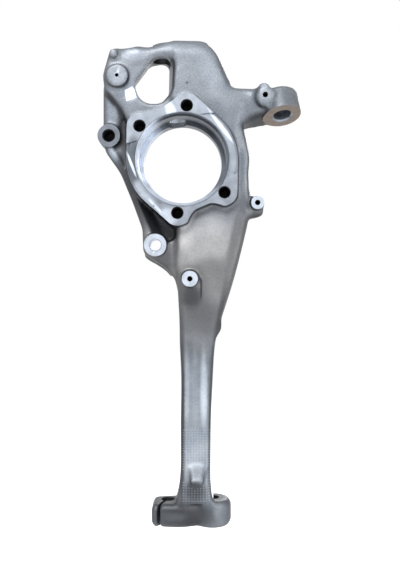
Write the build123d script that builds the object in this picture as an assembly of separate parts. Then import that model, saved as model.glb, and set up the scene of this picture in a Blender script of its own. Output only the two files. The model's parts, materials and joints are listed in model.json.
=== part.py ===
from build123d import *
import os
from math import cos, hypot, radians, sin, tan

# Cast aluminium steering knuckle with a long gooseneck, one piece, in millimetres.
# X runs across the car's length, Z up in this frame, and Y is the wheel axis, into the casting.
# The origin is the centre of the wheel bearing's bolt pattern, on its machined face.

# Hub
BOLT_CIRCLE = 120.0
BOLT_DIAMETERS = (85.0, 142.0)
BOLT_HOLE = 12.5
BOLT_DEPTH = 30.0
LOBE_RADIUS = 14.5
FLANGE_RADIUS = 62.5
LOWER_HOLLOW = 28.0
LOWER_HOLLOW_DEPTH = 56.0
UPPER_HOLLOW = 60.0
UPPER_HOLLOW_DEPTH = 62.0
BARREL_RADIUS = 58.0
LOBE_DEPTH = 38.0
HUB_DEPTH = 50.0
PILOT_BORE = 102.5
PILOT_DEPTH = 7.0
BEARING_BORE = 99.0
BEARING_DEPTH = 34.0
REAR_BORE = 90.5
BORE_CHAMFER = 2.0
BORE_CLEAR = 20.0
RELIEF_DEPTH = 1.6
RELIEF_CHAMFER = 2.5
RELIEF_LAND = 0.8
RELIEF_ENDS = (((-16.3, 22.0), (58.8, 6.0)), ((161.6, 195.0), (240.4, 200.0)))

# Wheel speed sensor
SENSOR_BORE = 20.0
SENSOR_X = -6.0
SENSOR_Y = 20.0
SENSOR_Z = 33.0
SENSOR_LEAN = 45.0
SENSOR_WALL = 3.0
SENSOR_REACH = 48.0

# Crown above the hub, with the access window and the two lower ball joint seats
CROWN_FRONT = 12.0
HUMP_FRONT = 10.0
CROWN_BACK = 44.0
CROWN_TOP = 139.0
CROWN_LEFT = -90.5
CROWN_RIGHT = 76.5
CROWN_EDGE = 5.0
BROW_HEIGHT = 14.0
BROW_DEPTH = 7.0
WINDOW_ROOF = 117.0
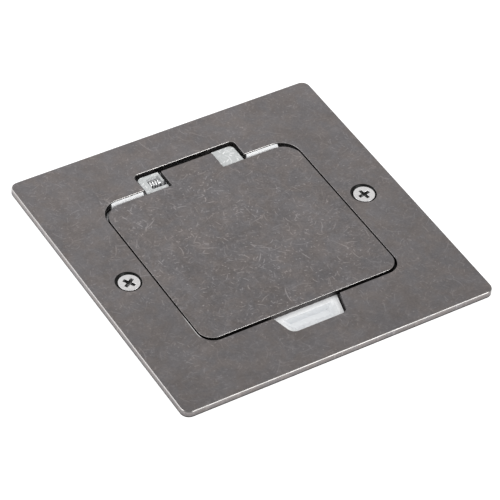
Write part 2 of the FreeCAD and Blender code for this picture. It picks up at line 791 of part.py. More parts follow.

#####

• [WRITTEN EXERCISE]
Write out the entries above once more, without altering anything.

• [SOLVED PROBLEM]
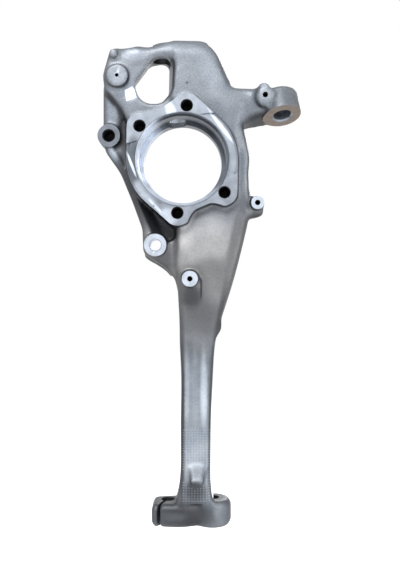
Write the build123d script that builds the object in this picture as an assembly of separate parts. Then import that model, saved as model.glb, and set up the scene of this picture in a Blender script of its own. Output only the two files. The model's parts, materials and joints are listed in model.json.
=== part.py ===
from build123d import *
import os
from math import cos, hypot, radians, sin, tan

# Cast aluminium steering knuckle with a long gooseneck, one piece, in millimetres.
# X runs across the car's length, Z up in this frame, and Y is the wheel axis, into the casting.
# The origin is the centre of the wheel bearing's bolt pattern, on its machined face.

# Hub
BOLT_CIRCLE = 120.0
BOLT_DIAMETERS = (85.0, 142.0)
BOLT_HOLE = 12.5
BOLT_DEPTH = 30.0
LOBE_RADIUS = 14.5
FLANGE_RADIUS = 62.5
LOWER_HOLLOW = 28.0
LOWER_HOLLOW_DEPTH = 56.0
UPPER_HOLLOW = 60.0
UPPER_HOLLOW_DEPTH = 62.0
BARREL_RADIUS = 58.0
LOBE_DEPTH = 38.0
HUB_DEPTH = 50.0
PILOT_BORE = 102.5
PILOT_DEPTH = 7.0
BEARING_BORE = 99.0
BEARING_DEPTH = 34.0
REAR_BORE = 90.5
BORE_CHAMFER = 2.0
BORE_CLEAR = 20.0
RELIEF_DEPTH = 1.6
RELIEF_CHAMFER = 2.5
RELIEF_LAND = 0.8
RELIEF_ENDS = (((-16.3, 22.0), (58.8, 6.0)), ((161.6, 195.0), (240.4, 200.0)))

# Wheel speed sensor
SENSOR_BORE = 20.0
SENSOR_X = -6.0
SENSOR_Y = 20.0
SENSOR_Z = 33.0
SENSOR_LEAN = 45.0
SENSOR_WALL = 3.0
SENSOR_REACH = 48.0

# Crown above the hub, with the access window and the two lower ball joint seats
CROWN_FRONT = 12.0
HUMP_FRONT = 10.0
CROWN_BACK = 44.0
CROWN_TOP = 139.0
CROWN_LEFT = -90.5
CROWN_RIGHT = 76.5
CROWN_EDGE = 5.0
BROW_HEIGHT = 14.0
BROW_DEPTH = 7.0
WINDOW_ROOF = 117.0
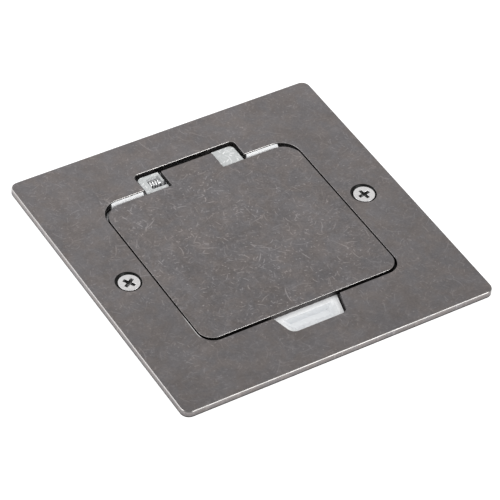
Write part 2 of the FreeCAD and Blender code for this picture. It picks up at line 791 of part.py. More parts follow.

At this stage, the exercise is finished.